Thursday, September 29, 2011
Code Security...How to find and fix vulnerabilities
During our studies at eMSIST, we have read and discussed security risks and vulnerabilities, but it never dawned on me that the vulnerabilities may be within the code itself. I had the opportunity to learn about the HP Fortify code analyzer the other day while speaking to an HP analyst https://www.fortify.com/products/hpfssc/index.html.
The Military Health System analyzed over 5 million lines of code in their electronic health record using both static and dynamic code tools this past year and discovered thousands of vulnerabilities. Two good things came out of this. First, we integrated code analysis into all new software development projects to identify and fix problems immediately. This reduced costs dramatically because we fixed problems early. Secondly, we used the analysis findings to prioritize code defect fixes that bubbled up from trouble tickets to prioritize which defect to fix first.
OWASP or Open Web Application Security Project encourages the use of a code analyzer during software development as a powerful tool that gives the developer immediate feedback with recommendations how to re-write the code. https://www.owasp.org/index.php/Source_Code_Analysis_Tools Although code analyzers are excellent tools, they cannot detect all vulnerabilities and have particular difficulty in the area of authentication, access control and encryption. Because the only look for problems in the code, they cannot identify configuration or infrastructure issues.

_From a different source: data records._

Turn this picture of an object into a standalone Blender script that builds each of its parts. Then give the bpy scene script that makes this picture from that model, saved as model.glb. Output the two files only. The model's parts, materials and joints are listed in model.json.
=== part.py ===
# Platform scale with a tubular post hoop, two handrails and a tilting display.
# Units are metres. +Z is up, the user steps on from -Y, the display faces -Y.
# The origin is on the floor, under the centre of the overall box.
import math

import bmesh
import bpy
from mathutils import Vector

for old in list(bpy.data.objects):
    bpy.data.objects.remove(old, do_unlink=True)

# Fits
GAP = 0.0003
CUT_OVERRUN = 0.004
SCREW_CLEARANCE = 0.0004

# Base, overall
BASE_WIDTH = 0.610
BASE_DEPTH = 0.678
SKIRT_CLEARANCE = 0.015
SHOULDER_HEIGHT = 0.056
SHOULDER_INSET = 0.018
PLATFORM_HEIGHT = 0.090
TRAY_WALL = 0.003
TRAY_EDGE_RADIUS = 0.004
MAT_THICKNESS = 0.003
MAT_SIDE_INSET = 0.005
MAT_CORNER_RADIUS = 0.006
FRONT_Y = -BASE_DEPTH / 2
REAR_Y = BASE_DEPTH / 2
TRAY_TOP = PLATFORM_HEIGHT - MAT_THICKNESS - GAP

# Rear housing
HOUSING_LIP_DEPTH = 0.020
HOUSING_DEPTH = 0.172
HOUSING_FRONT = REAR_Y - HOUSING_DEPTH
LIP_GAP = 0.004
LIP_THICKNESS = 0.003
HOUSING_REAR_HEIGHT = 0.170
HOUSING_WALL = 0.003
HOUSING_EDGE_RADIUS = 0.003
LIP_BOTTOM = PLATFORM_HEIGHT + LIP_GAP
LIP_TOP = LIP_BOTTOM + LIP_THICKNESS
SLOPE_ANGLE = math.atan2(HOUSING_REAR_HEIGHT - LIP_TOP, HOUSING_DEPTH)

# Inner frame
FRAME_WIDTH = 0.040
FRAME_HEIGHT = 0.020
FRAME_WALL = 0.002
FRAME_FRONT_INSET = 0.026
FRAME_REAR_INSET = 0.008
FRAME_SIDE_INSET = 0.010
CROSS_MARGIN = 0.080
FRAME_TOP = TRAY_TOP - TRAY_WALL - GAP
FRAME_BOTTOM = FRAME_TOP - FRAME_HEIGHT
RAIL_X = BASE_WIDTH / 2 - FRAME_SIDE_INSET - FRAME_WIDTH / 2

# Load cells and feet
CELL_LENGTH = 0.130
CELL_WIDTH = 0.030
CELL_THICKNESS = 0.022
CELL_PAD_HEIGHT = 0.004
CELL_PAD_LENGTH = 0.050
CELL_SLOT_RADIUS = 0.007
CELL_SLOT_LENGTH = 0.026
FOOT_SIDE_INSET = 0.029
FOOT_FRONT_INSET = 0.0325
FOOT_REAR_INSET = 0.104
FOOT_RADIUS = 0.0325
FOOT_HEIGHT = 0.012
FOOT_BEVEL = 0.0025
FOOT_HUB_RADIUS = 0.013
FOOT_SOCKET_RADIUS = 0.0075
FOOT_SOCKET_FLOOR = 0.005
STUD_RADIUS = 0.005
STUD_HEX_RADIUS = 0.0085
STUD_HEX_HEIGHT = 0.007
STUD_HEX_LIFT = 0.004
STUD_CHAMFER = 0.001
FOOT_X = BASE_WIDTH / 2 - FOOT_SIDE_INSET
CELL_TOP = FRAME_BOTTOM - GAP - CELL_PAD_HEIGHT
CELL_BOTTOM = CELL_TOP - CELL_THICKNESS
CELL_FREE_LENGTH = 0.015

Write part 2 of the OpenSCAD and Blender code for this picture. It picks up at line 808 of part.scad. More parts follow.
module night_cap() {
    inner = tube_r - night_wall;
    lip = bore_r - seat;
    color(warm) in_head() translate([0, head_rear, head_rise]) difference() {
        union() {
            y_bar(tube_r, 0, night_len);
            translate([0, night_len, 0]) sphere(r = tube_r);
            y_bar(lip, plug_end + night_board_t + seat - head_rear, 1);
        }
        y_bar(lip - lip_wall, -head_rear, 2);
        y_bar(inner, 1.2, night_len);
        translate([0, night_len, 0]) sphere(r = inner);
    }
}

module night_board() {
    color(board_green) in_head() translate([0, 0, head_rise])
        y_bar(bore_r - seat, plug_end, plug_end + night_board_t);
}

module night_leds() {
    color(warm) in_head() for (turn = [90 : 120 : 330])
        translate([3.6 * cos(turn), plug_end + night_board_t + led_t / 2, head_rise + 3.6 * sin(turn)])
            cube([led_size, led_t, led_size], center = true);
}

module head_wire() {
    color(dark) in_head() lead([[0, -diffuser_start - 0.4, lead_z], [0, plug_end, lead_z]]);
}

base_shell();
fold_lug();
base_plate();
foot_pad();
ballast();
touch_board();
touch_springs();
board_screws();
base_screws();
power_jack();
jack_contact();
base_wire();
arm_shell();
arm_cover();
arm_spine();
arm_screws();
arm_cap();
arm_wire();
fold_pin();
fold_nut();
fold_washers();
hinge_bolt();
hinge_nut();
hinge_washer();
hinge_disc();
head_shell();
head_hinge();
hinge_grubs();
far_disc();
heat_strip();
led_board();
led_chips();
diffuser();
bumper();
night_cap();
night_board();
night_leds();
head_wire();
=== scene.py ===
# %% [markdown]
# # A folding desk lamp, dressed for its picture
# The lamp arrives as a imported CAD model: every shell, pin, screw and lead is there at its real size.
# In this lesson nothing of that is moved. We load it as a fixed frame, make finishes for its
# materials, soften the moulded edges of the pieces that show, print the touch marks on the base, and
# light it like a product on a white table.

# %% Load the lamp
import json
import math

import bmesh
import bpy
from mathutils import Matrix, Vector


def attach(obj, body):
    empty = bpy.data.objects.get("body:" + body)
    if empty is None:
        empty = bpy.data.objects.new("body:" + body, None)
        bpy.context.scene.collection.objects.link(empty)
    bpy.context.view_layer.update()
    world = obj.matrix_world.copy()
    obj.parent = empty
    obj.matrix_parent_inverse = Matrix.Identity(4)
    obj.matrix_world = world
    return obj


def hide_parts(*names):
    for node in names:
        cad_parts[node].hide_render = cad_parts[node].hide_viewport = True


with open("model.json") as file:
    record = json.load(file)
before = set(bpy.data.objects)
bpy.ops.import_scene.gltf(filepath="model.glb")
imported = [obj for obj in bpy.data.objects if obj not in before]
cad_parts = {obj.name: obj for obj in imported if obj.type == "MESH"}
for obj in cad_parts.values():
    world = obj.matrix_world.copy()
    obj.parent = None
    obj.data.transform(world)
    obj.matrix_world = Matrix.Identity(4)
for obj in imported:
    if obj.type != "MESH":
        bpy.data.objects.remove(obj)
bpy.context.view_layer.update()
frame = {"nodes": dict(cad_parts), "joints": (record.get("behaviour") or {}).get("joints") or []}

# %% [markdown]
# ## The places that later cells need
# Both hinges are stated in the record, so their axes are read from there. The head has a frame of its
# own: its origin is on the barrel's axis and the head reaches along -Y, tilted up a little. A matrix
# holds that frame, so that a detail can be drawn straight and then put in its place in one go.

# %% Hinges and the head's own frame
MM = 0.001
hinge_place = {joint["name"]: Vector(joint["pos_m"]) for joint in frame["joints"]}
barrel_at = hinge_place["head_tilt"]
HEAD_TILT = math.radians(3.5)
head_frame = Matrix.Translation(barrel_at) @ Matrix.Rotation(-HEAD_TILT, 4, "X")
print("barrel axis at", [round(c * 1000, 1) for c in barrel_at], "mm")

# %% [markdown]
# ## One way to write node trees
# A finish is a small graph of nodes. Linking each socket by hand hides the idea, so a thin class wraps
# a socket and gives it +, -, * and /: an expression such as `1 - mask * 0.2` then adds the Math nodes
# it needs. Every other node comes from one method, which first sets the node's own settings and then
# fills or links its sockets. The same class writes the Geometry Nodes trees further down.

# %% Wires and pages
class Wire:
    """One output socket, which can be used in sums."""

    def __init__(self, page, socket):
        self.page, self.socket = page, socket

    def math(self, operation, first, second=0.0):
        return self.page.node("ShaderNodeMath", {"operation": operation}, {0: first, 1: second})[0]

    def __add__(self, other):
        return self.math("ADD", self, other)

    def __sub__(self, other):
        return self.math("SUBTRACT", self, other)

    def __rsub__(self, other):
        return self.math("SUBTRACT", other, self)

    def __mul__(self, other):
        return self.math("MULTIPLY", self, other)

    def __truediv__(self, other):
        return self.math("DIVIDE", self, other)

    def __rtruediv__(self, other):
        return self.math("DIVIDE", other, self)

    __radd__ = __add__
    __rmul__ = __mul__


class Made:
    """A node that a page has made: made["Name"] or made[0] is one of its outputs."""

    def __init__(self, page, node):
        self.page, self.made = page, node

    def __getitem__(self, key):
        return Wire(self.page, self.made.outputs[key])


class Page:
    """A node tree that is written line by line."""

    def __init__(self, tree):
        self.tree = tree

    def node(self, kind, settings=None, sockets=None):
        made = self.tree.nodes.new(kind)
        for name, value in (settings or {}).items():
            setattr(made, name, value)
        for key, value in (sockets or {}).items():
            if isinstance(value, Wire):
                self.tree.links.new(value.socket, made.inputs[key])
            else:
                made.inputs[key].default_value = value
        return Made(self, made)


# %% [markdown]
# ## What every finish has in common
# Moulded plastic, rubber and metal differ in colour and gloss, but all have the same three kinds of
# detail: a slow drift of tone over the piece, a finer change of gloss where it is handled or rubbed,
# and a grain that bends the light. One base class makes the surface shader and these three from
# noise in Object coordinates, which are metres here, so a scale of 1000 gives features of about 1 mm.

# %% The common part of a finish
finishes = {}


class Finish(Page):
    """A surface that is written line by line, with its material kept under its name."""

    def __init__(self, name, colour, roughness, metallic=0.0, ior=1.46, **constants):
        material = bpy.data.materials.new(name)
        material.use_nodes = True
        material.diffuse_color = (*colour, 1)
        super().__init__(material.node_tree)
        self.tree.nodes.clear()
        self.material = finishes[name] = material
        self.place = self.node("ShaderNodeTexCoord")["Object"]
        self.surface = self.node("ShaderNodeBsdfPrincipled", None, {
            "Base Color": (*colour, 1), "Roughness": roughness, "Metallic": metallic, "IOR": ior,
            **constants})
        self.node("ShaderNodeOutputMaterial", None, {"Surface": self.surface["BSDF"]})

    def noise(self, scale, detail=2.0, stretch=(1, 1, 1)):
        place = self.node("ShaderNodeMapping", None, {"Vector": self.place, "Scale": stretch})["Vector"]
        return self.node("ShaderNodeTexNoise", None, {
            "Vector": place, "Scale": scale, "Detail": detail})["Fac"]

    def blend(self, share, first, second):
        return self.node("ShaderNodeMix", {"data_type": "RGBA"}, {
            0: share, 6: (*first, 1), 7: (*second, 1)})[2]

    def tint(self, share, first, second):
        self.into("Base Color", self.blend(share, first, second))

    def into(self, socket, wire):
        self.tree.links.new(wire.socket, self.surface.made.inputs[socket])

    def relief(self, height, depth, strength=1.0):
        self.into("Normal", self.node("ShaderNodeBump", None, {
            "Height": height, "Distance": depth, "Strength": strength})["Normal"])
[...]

On September 12, 2011 Information Week reported that HP Expands Security Offerings http://www.informationweek.com/news/security/app-security/231601254 providing dynamic analysis for web applications in the cloud.

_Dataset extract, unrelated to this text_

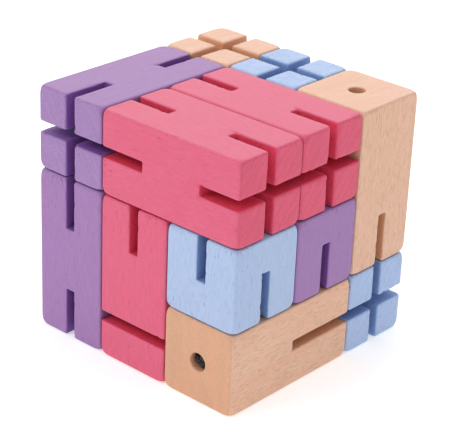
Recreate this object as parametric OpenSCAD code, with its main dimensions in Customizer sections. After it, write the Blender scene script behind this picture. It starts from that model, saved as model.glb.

Tuesday, September 13, 2011
Is your electronic health information safe?
Brian Horwitz posted an article on eWeek on September 8, 2011:
71 Percent of Health Care Companies Suffer Data Breaches in Past Year: Report, see http://www.eweek.com/c/a/Health-Care-IT/71-Percent-of-Health-Care-Companies-Suffer-Data-Breaches-in-Past-Year-Report-332736/
A Saas-based company, Veriphyr analytic and access intelligence reported what most of us already knew - our electronic personal healthcare information may not be safe. Although most of the breaches were from insiders looking at the medical records of family and friends, this is by no means reassuring. Nearly 80% of those surveyed are concerned that current processes will not detect a breach when it occurs.

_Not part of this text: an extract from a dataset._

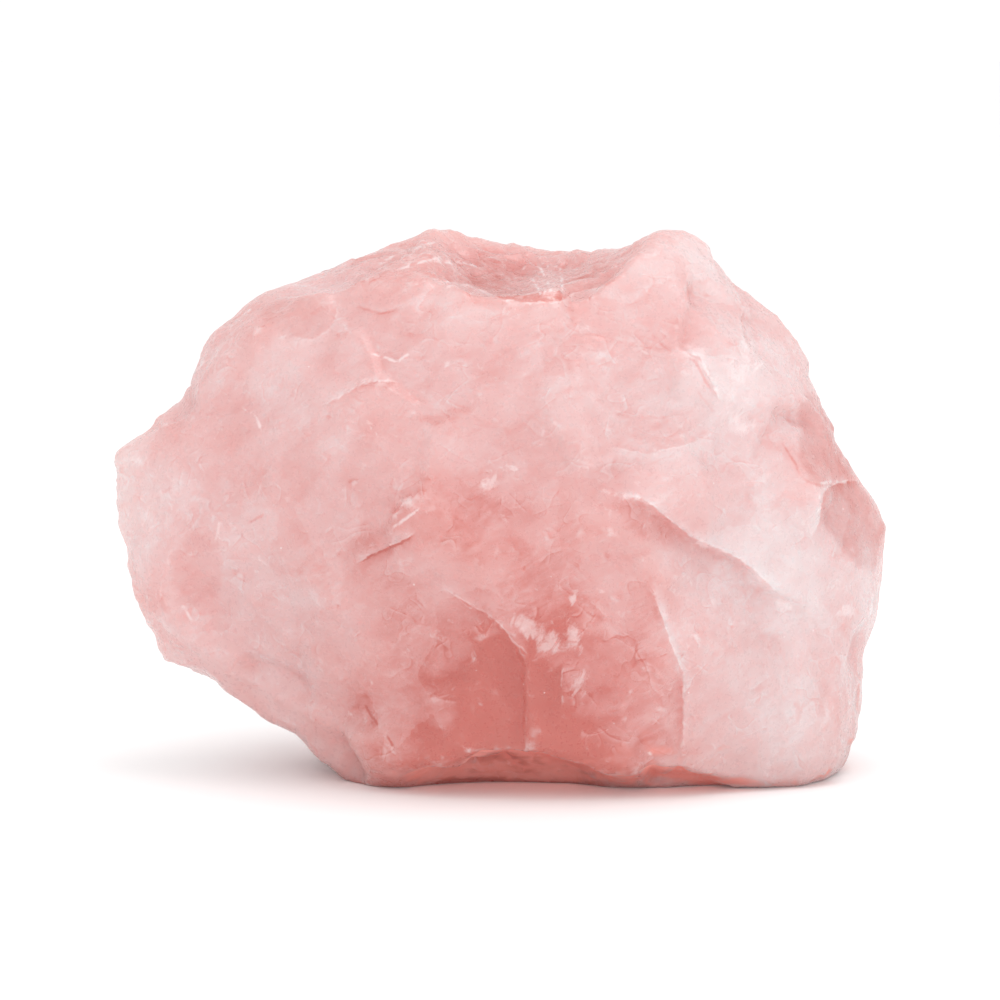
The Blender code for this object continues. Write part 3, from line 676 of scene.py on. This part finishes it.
class Tree:
    """Short ways to add nodes to a material."""

    def __init__(self, material):
        material.use_nodes = True
        self.nodes = material.node_tree.nodes
        self.links = material.node_tree.links
        self.shader = self.nodes["Principled BSDF"]

    def feed(self, socket, value):
        if isinstance(value, bpy.types.NodeSocket):
            self.links.new(value, socket)
        else:
            socket.default_value = value

    def math(self, operation, a, b=0.0, c=0.0):
        node = self.nodes.new("ShaderNodeMath")
        node.operation = operation
        for socket, value in zip(node.inputs, (a, b, c)):
            self.feed(socket, value)
        return node.outputs[0]

    def subtract(self, a, b):
        return self.math("SUBTRACT", a, b)

    def times(self, a, b):
        return self.math("MULTIPLY", a, b)

    def add_share(self, total, value, amount):
        """The total plus the value times the amount."""
        return self.math("MULTIPLY_ADD", value, amount, total)

    def scale(self, color, amount):
        node = self.nodes.new("ShaderNodeVectorMath")
        node.operation = "SCALE"
        self.feed(node.inputs[0], color)
        self.feed(node.inputs["Scale"], amount)
        return node.outputs[0]

    def ramp(self, value, low, high, to_low=0.0, to_high=1.0):
        node = self.nodes.new("ShaderNodeMapRange")
        node.interpolation_type = "SMOOTHSTEP"
        for name, item in (("Value", value), ("From Min", low), ("From Max", high),
                           ("To Min", to_low), ("To Max", to_high)):
            self.feed(node.inputs[name], item)
        return node.outputs[0]

    def mix(self, share, a, b):
        node = self.nodes.new("ShaderNodeMix")
        node.data_type = "RGBA"
        self.feed(node.inputs[0], share)
        self.feed(node.inputs[6], a)
        self.feed(node.inputs[7], b)
        return node.outputs[2]

    def attribute(self, name):
        node = self.nodes.new("ShaderNodeAttribute")
        node.attribute_name = name
        return node.outputs["Fac"]

    def coordinates(self, stretch=(1.0, 1.0, 1.0), turn=0.0):
        """Places in the stone in millimetres, turned about y and shortened by the stretch."""
        place = self.nodes.new("ShaderNodeTexCoord")
        mapping = self.nodes.new("ShaderNodeMapping")
        mapping.vector_type = "TEXTURE"
        mapping.inputs["Scale"].default_value = [s * MM for s in stretch]
        mapping.inputs["Rotation"].default_value = (0.0, math.radians(turn), 0.0)
        self.links.new(place.outputs["Object"], mapping.inputs["Vector"])
        return mapping.outputs[0]

    def noise(self, vector, length, detail=3.0, roughness=0.5, distortion=0.0):
        node = self.nodes.new("ShaderNodeTexNoise")
        self.feed(node.inputs["Vector"], vector)
        node.inputs["Scale"].default_value = 1.0 / length
        node.inputs["Detail"].default_value = detail
        node.inputs["Roughness"].default_value = roughness
        node.inputs["Distortion"].default_value = distortion
        return node.outputs["Fac"]

    def planes(self, vector, length, bend_length=3.0, bend=3.0):
        """A random value for each cell, with wavy cell borders."""
        drift = self.nodes.new("ShaderNodeTexNoise")
        drift.inputs["Scale"].default_value = 1.0 / bend_length
        self.feed(drift.inputs["Vector"], vector)
        bent = self.nodes.new("ShaderNodeVectorMath")
        bent.operation = "MULTIPLY_ADD"
        self.feed(bent.inputs[0], drift.outputs["Color"])
        bent.inputs[1].default_value = (bend, bend, bend)
        self.feed(bent.inputs[2], vector)
        cells = self.nodes.new("ShaderNodeTexVoronoi")
        cells.inputs["Scale"].default_value = 1.0 / length
        self.links.new(bent.outputs[0], cells.inputs["Vector"])
        parts = self.nodes.new("ShaderNodeSeparateColor")
        self.links.new(cells.outputs["Color"], parts.inputs[0])
        return parts.outputs[0]

    def dots(self, vector, spacing):
        """1 in a small round dot at the middle of each cell."""
        cells = self.nodes.new("ShaderNodeTexVoronoi")
        cells.inputs["Scale"].default_value = 1.0 / spacing
        self.links.new(vector, cells.inputs["Vector"])
        return self.ramp(cells.outputs["Distance"], 0.07, 0.12, 1.0, 0.0)

    def one_side(self, value, rise, start, end):
        """1 just past 0 on one side of a value, falling to 0 from start to end."""
        return self.times(self.ramp(value, 0.0, rise), self.ramp(value, start, end, 1.0, 0.0))

    def thin_line(self, name, jitter, width):
        """1 along the marked lines of this name, falling to 0 beside them."""
        offset = self.math("ABSOLUTE", self.math("ADD", self.attribute(name + "_offset"), jitter))
        line = self.ramp(offset, width * 0.3, width * 2.0, 1.0, 0.0)
        return self.times(line, self.ramp(self.attribute(name + "_near"), 0.1, 0.8))

    def embossed_line(self, vector, length):
        """Painted highlight on one side and painted shade on the other of a thin curved line where the
        noise crosses its middle.
        """
        value = self.subtract(self.noise(vector, length, 1.0, 0.4, 0.25), 0.5)
        fine = 0.11 / length
        shaded = self.one_side(value, fine * 0.3, 0.0, fine * 1.6)
        lit = self.one_side(value, -fine * 0.3, 0.0, -fine * 2.4)
        return lit, shaded

    def colour_ramp(self, value, colours):
        ramp = self.nodes.new("ShaderNodeValToRGB")
        stops = ramp.color_ramp.elements
        while len(stops) < len(colours):
            stops.new(0.5)
        for stop, (share, colour) in zip(stops, colours):
            stop.position = share
            stop.color = (*colour, 1.0)
        self.links.new(value, ramp.inputs["Fac"])
        return ramp.outputs["Color"]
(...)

The future sharing of health data is a wonderful thing that will provide the medical and dental teams with access to the right information at the right time, no matter the source (private sector, military or VA). But this comes with a great responsibility to protect the privacy of that patient's information. Breaches must be detected and stopped quickly. Patients must be notified. The healthcare field needs to look for industry experts to provide this skill set.